The primary factor that makes aluminum challenging is the oxide layer. The surface of aluminum is covered with a tough oxide that makes it hard to fuse or weld together.
High thermal conductivity is another hurdle for welders trying out aluminum. This metal heats up fast, making it hard to gauge just how slow a pass should be. Too slow, and you can punch a hole through to the opposite side of the aluminum.
As you MIG weld aluminum, it also increases temperature and brings water molecules into the liquid pool. The problem occurs when it starts to cool down. It spits the hydrogen back out to the surface, making the welded surface porous.
The process of heating up aluminum by welding it also makes it susceptible to elements in the surrounding air. This is a recipe for weak and low-quality welds due to impurities.
Oxidation not only poses a challenge to welders, but it also brings them benefits. The oxidized layer of aluminum makes it resistant to corrosion. Successfully integrating aluminum into your projects will make it rust-free and maintain its quality for a long time.
Aluminum can also be bent, welded, or molded without losing its intrinsic toughness. Couple this with its lightness, and you get a durable and lightweight material that looks pretty and doesn't rust out.
We know that the difficulties and the benefits of aluminum have got you excited to tackle this new challenge. However, before you tame the aluminum to your desired results, there are some bits of wisdom you must keep in mind before firing up the torch.
Aluminum poses a challenge just as it is. If you factor in the thickness of the metal piece you're working on, it will add an undue burden on you. So start first with mastering the baseline thickness and work your way up the gauge grade.
On the other hand, your MIG machine has a ceiling capacity in the thickness it can weld. If you take into account the standard configuration range, a typical arc MIG welder can handle a baseline of at least 14 gauge. The beefier the aluminum, the harder your MIG will work to melt it. So check the chart first and see if your MIG rig can handle it.
As an additional tip, working on thinner aluminum will require a more delicate touch. You'll need to switch from MIG welding to Tungsten Inert Gas (TIG) welding to successfully do so.
Aluminum comes with a lot of variations. To make welding more interesting, hunt for the most suitable type for MIG welding.
The 1000 series is a good workpiece for your MIG welding equipment for fabrication and sheet work. This type of aluminum is close to its pure form and is a fun material to play around with. Couple this with an 1100 filler metal, and you're set for a wonderful welding session.

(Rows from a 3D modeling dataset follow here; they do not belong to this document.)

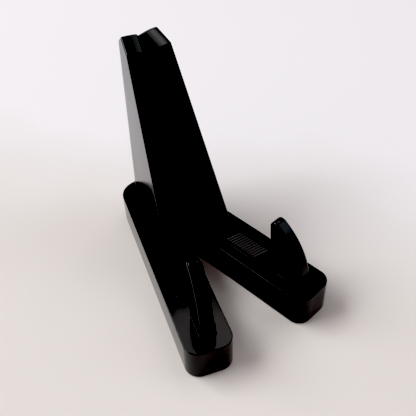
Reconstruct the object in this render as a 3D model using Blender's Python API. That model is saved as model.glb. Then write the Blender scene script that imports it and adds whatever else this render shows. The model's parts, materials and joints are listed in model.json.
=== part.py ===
"""Folding album stand: two mirrored plastic halves that open to a V on one upright hinge pin.

Each half is one moulding: a foot bar with a raised land, a tapered upright that leans back, a
hook at the foot's front that keeps an album from sliding off, and hinge knuckles on the
upright's inner face.
World frame: metres, +Z up, the front of the stand towards -Y, the table at z = 0.
"""
import math

import bmesh
import bpy

# ---- driving dimensions (metres, degrees) -------------------------------------------------
FOOT_WIDTH = 0.0140            # at its front; the outer side spreads a little to the heel
HEEL_WIDTH = 0.0148
FOOT_HEIGHT = 0.0106
FOOT_REACH = 0.0492            # hinge axis to the foot's front end
FOOT_HEEL = 0.0193             # hinge axis to the centre of the foot's round rear end
CORNER_RADIUS = 0.0042         # the foot's two front corners, in plan
LAND_HEIGHT = 0.0003           # a raised land on the foot, where the album's edge stands
LAND_SPAN = (0.0045, 0.0296)   # along the foot
LAND_EDGES = (0.0033, 0.0107)  # across the foot
LAND_CORNER = 0.0010
HALF_ANGLE = math.radians(12.8)  # each foot's angle to the middle plane when open
GAP = 0.0003                   # clearance between the two halves, and around the pin

UPRIGHT_INSET = 0.0042         # the foot's inner side to the upright's inner face
UPRIGHT_THICKNESS = 0.0048
UPRIGHT_BASE_REAR = -0.0262    # along the foot, measured forward from the hinge axis
UPRIGHT_BASE_FRONT = 0.0150
UPRIGHT_TOP_FRONT = (-0.0085, 0.0671)   # (forward, up)
UPRIGHT_PEAK = (-0.0141, 0.0700)
UPRIGHT_TOP_REAR = (-0.0184, 0.0672)
PEAK_RADIUS = 0.0008
REAR_RADIUS = 0.0016

HOOK_INSET = 0.0043            # the foot's inner side to the hook's inner face
HOOK_WIDTH = 0.0046            # across the foot, at the root
HOOK_TIP_WIDTH = 0.0040
HOOK_ROOT_REAR = 0.0357
HOOK_ROOT_FRONT = 0.0450
HOOK_TIP = (0.0342, 0.0276)    # centre of the hook's round end
HOOK_TIP_RADIUS = 0.0017

KNUCKLE_RADIUS = 0.0036
KNUCKLE_HEIGHT = 0.0041
KNUCKLE_COUNT = 5              # the left half has the odd ones, the right half the even ones
PIN_RADIUS = 0.0011
PIN_HEAD_RADIUS = 0.0020
PIN_HEAD_HEIGHT = 0.0009

SINK = 0.0010                  # how far joined shapes reach into each other
ARC_STEP = math.radians(6)     # one facet of a rounded outline

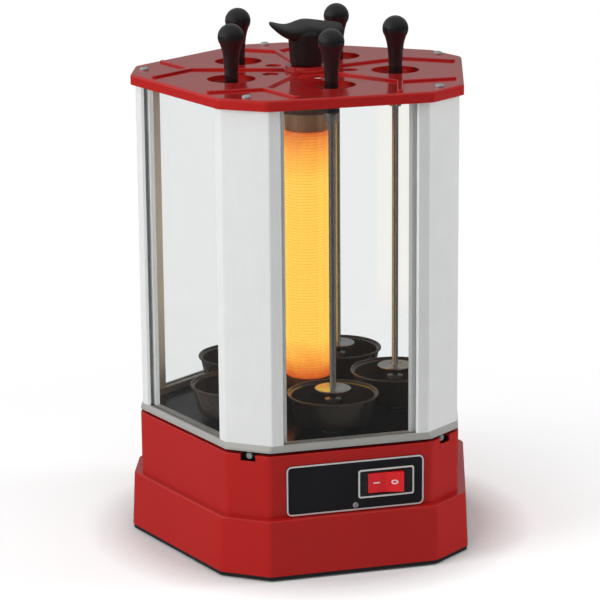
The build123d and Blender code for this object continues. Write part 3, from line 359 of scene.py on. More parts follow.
@dataclass(frozen=True)
class PaintedSheet(Finish):
    """Semi-gloss painted sheet with a fine grain."""

    colour: Colour
    roughness: float = 0.35
    grain: float = 0.0009

    def shade(self, graph: Graph) -> Any:
        """Painted sheet shader.

        Args:
            graph: The material's nodes.

        Returns:
            The shader.
        """
        cloud = graph.noise(0.03, 3.0)
        grain = graph.noise(self.grain, 2.0)
        darker = tuple(0.6 * part for part in self.colour)
        return graph.surface(
            {
                "Base Color": graph.mix(cloud, self.colour, darker),
                "Roughness": cloud * 0.12 + self.roughness,
                "Normal": graph.bump(grain, 0.000006),
            }
        )


class Lay(Enum):
    """Which way the fine lines of a metal run."""

    UPRIGHT = (1.0, 1.0, 0.02)
    LEVEL = (0.03, 0.03, 1.0)
    NONE = (1.0, 1.0, 1.0)


@dataclass(frozen=True)
class BareMetal(Finish):
    """Metal with fine drawn or brushed lines and faint handling marks."""

    colour: Colour
    roughness: float
    lay: Lay = Lay.NONE
    line: float = 0.0005
    depth: float = 0.000003
    metallic: float = 1.0

    def shade(self, graph: Graph) -> Any:
        """Metal shader.

        Args:
            graph: The material's nodes.

        Returns:
            The shader.
        """
        lines = graph.noise(self.line, 3.0, self.lay.value, 0.7)
        smear = graph.noise(0.02, 3.0)
        darker = tuple(0.82 * part for part in self.colour)
        return graph.surface(
            {
                "Base Color": graph.mix((lines * 0.5 + smear * 0.4).clamped(), self.colour, darker),
                "Metallic": self.metallic,
                "Roughness": (lines * 0.12 + smear * 0.1 + (self.roughness - 0.1)).clamped(),
                "Normal": graph.bump(lines, self.depth),
            }
        )


@dataclass(frozen=True)
class MouldedPlastic(Finish):
    """Moulded plastic with a spark-eroded grain and a faint flow pattern."""

    colour: Colour
    roughness: float
    grain: float = 0.0006
    depth: float = 0.000004
    coat: float = 0.0

    def shade(self, graph: Graph) -> Any:
        """Plastic shader.

        Args:
            graph: The material's nodes.

        Returns:
            The shader.
        """
        grain = graph.noise(self.grain, 2.0)
        flow = graph.noise(0.015, 3.0)
        lighter = tuple(min(1.0, 1.35 * part + 0.004) for part in self.colour)
        return graph.surface(
            {
                "Base Color": graph.mix(flow, self.colour, lighter),
                "Roughness": flow * 0.1 + grain * 0.06 + (self.roughness - 0.08),
                "Coat Weight": self.coat,
                "Coat Roughness": 0.06,
                "Normal": graph.bump(grain, self.depth),
            }
        )


@dataclass(frozen=True)
class TurnedCoating(Finish):
    """Dark non-stick coating on spun metal, with rings about the piece's own axis."""

    colour: Colour
    bloom: Colour
    roughness: float
    ring: float = 0.0011

    def shade(self, graph: Graph) -> Any:
        """Ringed coating shader.

        Args:
            graph: The material's nodes.

        Returns:
            The shader.
        """
        across, deep, height = graph.parts(graph.place())
        radius = (across * across + deep * deep).math("SQRT")
        rings = ((radius + height) * (2 * math.pi / self.ring)).math("SINE") * 0.5 + 0.5
        stain = graph.noise(0.009, 4.0, rough=0.6)
        return graph.surface(
            {
                "Base Color": graph.mix(stain, self.colour, self.bloom),
                "Roughness": rings * 0.03 + stain * 0.08 + (self.roughness - 0.06),
                "Coat Weight": 0.5,
                "Coat Roughness": 0.06,
                "Normal": graph.bump(rings * 0.5 + graph.noise(0.0012, 2.0) * 0.5, 0.0000025),
            }
        )


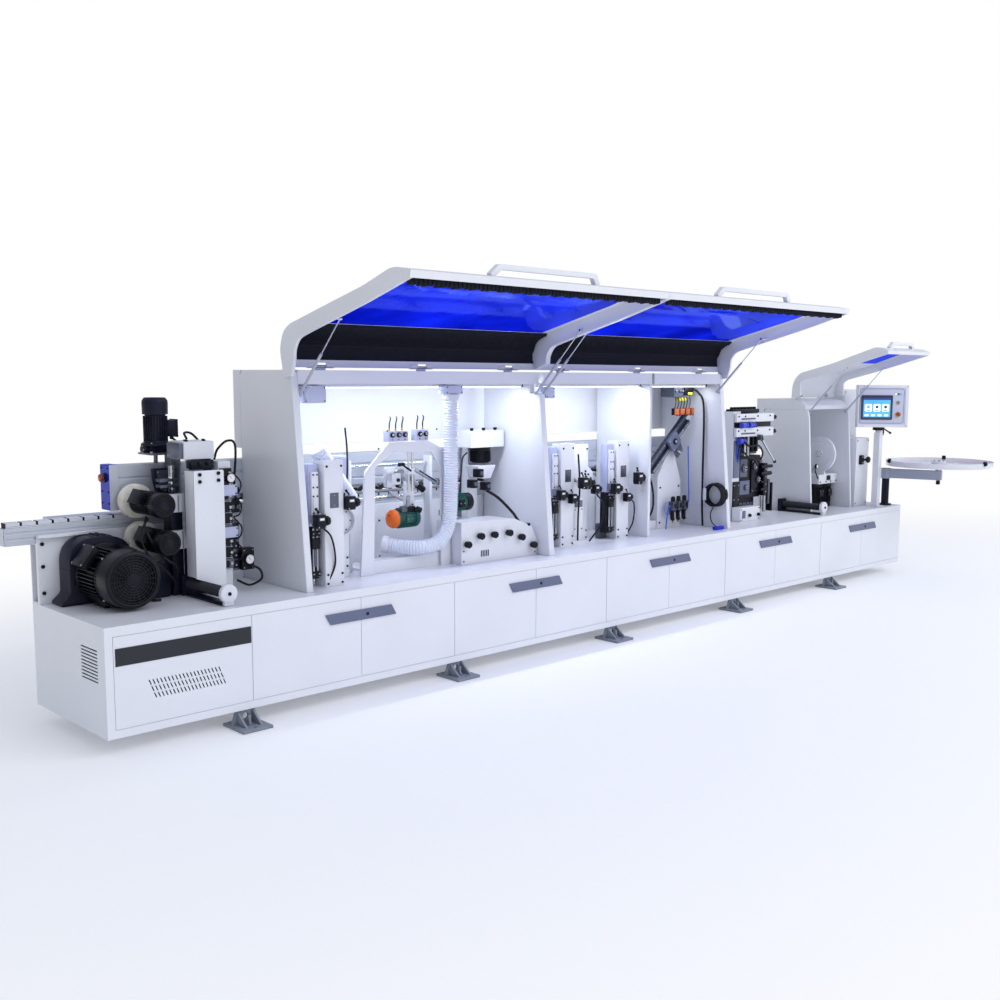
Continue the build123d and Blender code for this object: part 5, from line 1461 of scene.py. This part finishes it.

Your shielding gas must be 100% argon when dealing with aluminum. This gas setup helps you handle the complexities of welding resilient metal. In addition, it enables your torch to fire the arc steadily and gives you clean passes on aluminum pieces.
Using a MIG torch for producing high-quality aluminum weld takes some effort to master. Nevertheless, it's an excellent way to hone a skill. On the other hand, a spool wire gun burns the filler wire better and produces a clean weld finish easier than your traditional torch. That's because it "sprays" the filler metal. And if you find the sweet spot of your MIG machine settings, the spool wire will deliver without short-circuiting.
Help the welding arc penetrate the surface by cleaning your aluminum workpiece before starting. The purpose of cleaning is to remove the oxide layer that prevents your machine from effectively welding the aluminum. Cleaning also removes any substances that may cause impurities to your final weld result. This increases your chances of getting a good result the first time.
Scrub the surface with a steel brush, remove any surface moisture with acetone, and strip the surface of oxide and hydrogen.
Expanding your expertise to welding aluminum can be a challenging task at first. It will feel like starting over with a handicap. But the tips and tricks provided in this article will help you discover your route to aluminum mastery. Once you get to a desired level of experience, you'll reap the rewards that aluminum can bring to your welding projects and your career.